(Source material)
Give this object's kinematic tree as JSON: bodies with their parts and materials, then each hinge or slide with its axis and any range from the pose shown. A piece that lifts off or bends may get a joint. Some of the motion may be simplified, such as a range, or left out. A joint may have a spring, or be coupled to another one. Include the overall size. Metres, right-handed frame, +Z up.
---
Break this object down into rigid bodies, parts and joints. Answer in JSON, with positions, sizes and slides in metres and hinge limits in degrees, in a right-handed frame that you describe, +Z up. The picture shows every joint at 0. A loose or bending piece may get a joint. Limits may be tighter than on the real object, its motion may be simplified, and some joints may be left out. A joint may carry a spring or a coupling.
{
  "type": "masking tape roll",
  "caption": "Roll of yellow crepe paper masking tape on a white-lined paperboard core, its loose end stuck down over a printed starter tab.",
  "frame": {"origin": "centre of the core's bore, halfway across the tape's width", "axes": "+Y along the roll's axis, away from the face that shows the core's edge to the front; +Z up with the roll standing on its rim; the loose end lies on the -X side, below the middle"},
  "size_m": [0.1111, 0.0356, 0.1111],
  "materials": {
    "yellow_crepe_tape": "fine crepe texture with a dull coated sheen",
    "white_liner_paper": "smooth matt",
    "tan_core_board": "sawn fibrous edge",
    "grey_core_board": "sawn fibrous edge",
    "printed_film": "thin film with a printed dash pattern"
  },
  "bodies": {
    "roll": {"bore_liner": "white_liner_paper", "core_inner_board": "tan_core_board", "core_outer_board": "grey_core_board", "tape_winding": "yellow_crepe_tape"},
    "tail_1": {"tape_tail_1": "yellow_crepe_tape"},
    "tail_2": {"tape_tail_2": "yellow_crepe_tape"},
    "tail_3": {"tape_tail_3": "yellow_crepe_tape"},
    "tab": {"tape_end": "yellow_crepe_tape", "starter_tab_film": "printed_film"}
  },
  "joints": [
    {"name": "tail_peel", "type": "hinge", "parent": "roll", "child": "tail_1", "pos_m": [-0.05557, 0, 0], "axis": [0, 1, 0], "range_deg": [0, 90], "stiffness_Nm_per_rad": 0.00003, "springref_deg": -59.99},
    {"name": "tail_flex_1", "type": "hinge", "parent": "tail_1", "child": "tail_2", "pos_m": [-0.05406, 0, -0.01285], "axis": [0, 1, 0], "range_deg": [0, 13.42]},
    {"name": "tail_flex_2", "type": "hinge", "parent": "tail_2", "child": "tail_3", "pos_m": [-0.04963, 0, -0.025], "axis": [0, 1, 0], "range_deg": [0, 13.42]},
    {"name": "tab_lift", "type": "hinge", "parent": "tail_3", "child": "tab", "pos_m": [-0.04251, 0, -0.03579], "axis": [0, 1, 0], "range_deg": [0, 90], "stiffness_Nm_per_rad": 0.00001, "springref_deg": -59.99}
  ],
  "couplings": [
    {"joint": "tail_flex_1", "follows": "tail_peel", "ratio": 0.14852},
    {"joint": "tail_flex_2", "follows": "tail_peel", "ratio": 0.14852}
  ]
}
--
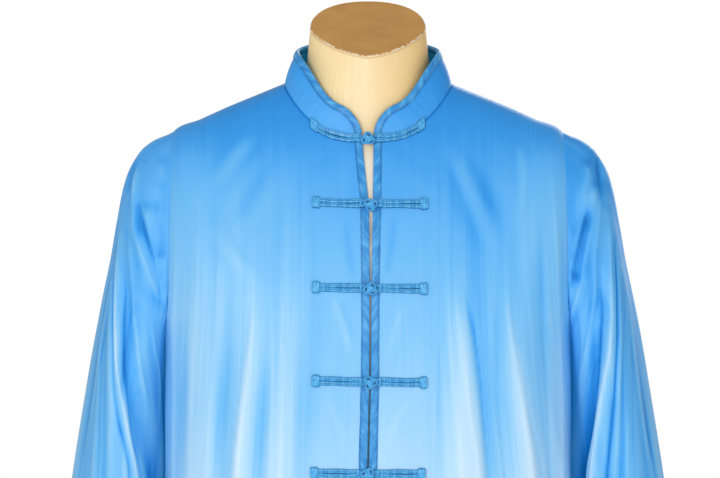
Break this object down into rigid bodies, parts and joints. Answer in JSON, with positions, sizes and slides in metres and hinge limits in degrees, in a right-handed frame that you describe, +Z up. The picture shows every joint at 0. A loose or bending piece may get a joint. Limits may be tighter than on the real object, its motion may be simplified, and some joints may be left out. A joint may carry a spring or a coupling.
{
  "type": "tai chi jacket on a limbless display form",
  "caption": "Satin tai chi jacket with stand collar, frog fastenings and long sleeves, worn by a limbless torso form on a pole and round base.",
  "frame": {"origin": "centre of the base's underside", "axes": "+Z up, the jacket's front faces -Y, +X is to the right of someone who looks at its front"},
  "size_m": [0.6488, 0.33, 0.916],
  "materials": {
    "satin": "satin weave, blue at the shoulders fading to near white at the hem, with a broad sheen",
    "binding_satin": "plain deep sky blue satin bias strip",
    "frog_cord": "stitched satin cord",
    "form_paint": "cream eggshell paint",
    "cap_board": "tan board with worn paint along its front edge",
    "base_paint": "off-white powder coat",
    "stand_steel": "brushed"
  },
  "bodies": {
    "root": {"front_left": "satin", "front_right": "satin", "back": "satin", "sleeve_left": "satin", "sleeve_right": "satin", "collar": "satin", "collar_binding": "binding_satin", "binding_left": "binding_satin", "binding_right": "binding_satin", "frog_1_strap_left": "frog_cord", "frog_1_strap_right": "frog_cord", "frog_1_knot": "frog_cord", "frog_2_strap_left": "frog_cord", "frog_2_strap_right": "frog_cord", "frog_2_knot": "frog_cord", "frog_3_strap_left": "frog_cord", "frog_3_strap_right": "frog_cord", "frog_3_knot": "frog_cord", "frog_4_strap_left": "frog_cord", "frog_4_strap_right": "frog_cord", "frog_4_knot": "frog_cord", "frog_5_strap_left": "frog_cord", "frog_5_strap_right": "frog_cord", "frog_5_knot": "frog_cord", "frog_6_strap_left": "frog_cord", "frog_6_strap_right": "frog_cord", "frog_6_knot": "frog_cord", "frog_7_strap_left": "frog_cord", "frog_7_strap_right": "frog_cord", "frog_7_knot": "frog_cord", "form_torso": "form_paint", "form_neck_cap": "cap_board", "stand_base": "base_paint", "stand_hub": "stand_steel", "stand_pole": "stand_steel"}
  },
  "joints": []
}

(Aim) Identify the lines that hold the word "from". Copy every one of them.

(Reply to the task)
Give this object's kinematic tree as JSON: bodies with their parts and materials, then each hinge or slide with its axis and any range from the pose shown. A piece that lifts off or bends may get a joint. Some of the motion may be simplified, such as a range, or left out. A joint may have a spring, or be coupled to another one. Include the overall size. Metres, right-handed frame, +Z up.
  "frame": {"origin": "centre of the core's bore, halfway across the tape's width", "axes": "+Y along the roll's axis, away from the face that shows the core's edge to the front; +Z up with the roll standing on its rim; the loose end lies on the -X side, below the middle"},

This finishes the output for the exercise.